Karuturi Global Ltd, was incorporated in 1994, it is today the largest producer of cut roses in the world, with are area of over 239 hectares under Greenhouse cultivation and an annual production capacity of around 555 million stems. An integrated production model encompassing in-house plantation, cultivation and distribution capabilities coupled with a series of green initiatives make us one of the lowest cost producer of cut roses in the world. Almost our entire produce is exported to high-value markets such as Holland, Germany, United Kingdom, Italy, Singapore, Hong Kong, Taiwan, Bahrain, Muscat, Dubai, Australia, Japan, New Zealand, Brunei and North America, with a small portion sold in India. Equipped with a robust and de-risked business model, Karuturi Global’s other fast-growing business realms are food processing, floriculture retail including a flower auction portal and information technology.
Replying to Jasmine Kohli, of India Infoline, Mr. Sai Ramakrishna Karuturi says, "We are targeting COMESA (The Common Market for Eastern and Southern Africa) market, which is a preferential trading area stretching from Libya to Zimbabwe."
Your company is closely associated with roses. What would you describe is your core business model?

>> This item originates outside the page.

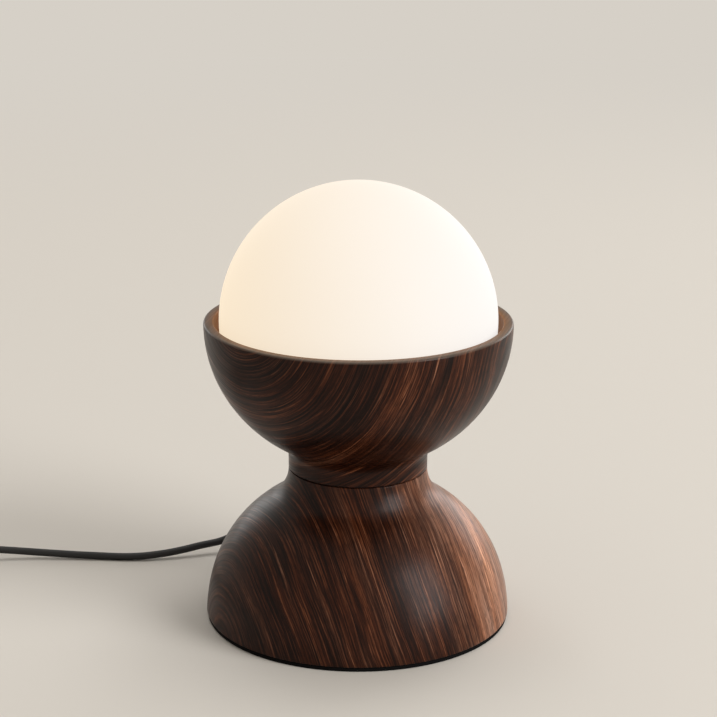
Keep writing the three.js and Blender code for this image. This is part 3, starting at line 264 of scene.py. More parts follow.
    def warmed_inside(self, tree: Tree, block: Socket, colour: Socket) -> Socket:
        """Warm the bare timber of the turned inside, and pale the worn rim, golden to its inside."""
        if not self.hollow_radius:
            return colour
        away = add_node(tree, "VectorMath", {"operation": "DISTANCE", 0: block, 1: self.hollow_centre})
        height = add_node(tree, "SeparateXYZ", {"Vector": block}).outputs["Z"]
        across_rim = add_node(tree, "MapRange", {
            "Value": away.outputs["Value"], "From Min": self.hollow_radius,
            "From Max": self.hollow_radius + self.worn_reach,
        })
        worn = add_node(tree, "Mix", {
            "data_type": "RGBA", 0: across_rim.outputs["Result"], 6: linear(self.worn_inner),
            7: linear(self.worn_outer),
        })
        for value, edge, blur, share, tone in (
            (height, self.worn_above, 0.8 * MM, self.worn_share, worn.outputs[2]),
            (away.outputs["Value"], self.hollow_radius, -0.4 * MM, self.bare_share, linear(self.bare)),
        ):
            mask = add_node(tree, "MapRange", {
                "interpolation_type": "SMOOTHSTEP", "Value": value, "From Min": edge - blur,
                "From Max": edge + blur, "To Max": share,
            })
            colour = add_node(tree, "Mix", {
                "data_type": "RGBA", 0: mask.outputs["Result"], 6: colour, 7: tone,
            }).outputs[2]
        return colour

    @staticmethod
    def ramp(tree: Tree, value: Socket, stops: Sequence[tuple[float, str]]) -> Socket:
        """Give the colours of a ramp with the given stops."""
        node = add_node(tree, "ValToRGB", {"Fac": value})
        while len(node.color_ramp.elements) < len(stops):
            node.color_ramp.elements.new(1.0)
        for element, (stop, colour) in zip(node.color_ramp.elements, stops):
            element.position = stop
            element.color = linear(colour)
        return node.outputs["Color"]

    @staticmethod
    def layers(tree: Tree, block: Socket, depth: Socket, layer: Place) -> Socket:
        """Give noise with the layer's spacing across the growth layers and its length along them."""
        spacing, length, detail = layer
        place = add_node(tree, "Math", {"operation": "MULTIPLY", 0: depth, 1: length / spacing})
        return add_node(tree, "TexNoise", {
            "noise_dimensions": "4D", "Vector": block, "W": place.outputs[0], "Scale": 1 / length,
            "Detail": detail, "Roughness": 0.6,
        }).outputs["Fac"]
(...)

Our core business model is Agricultural Arbitrage between the Southern and Northern Hemispheres with Delta Cost of labour weather control minus the cost of freight. Exploiting these synergies, we emerged as the world’s largest rose company with production bases in Kenya, Ethiopia and India. Today, we are expanding our product basket by extending our core business model into Cereals, Edible Oils and processed foods to become a Complete Agriculture Production Company. With a land bank of 311,000 hectares in Ethiopia. We have commenced development of 100,000 ha in 1st Phase, to cultivate 800,000 mt per annum of Cereals on (80000 Ha) and 100,000MT per annum of Oil Palm on 20000 Ha.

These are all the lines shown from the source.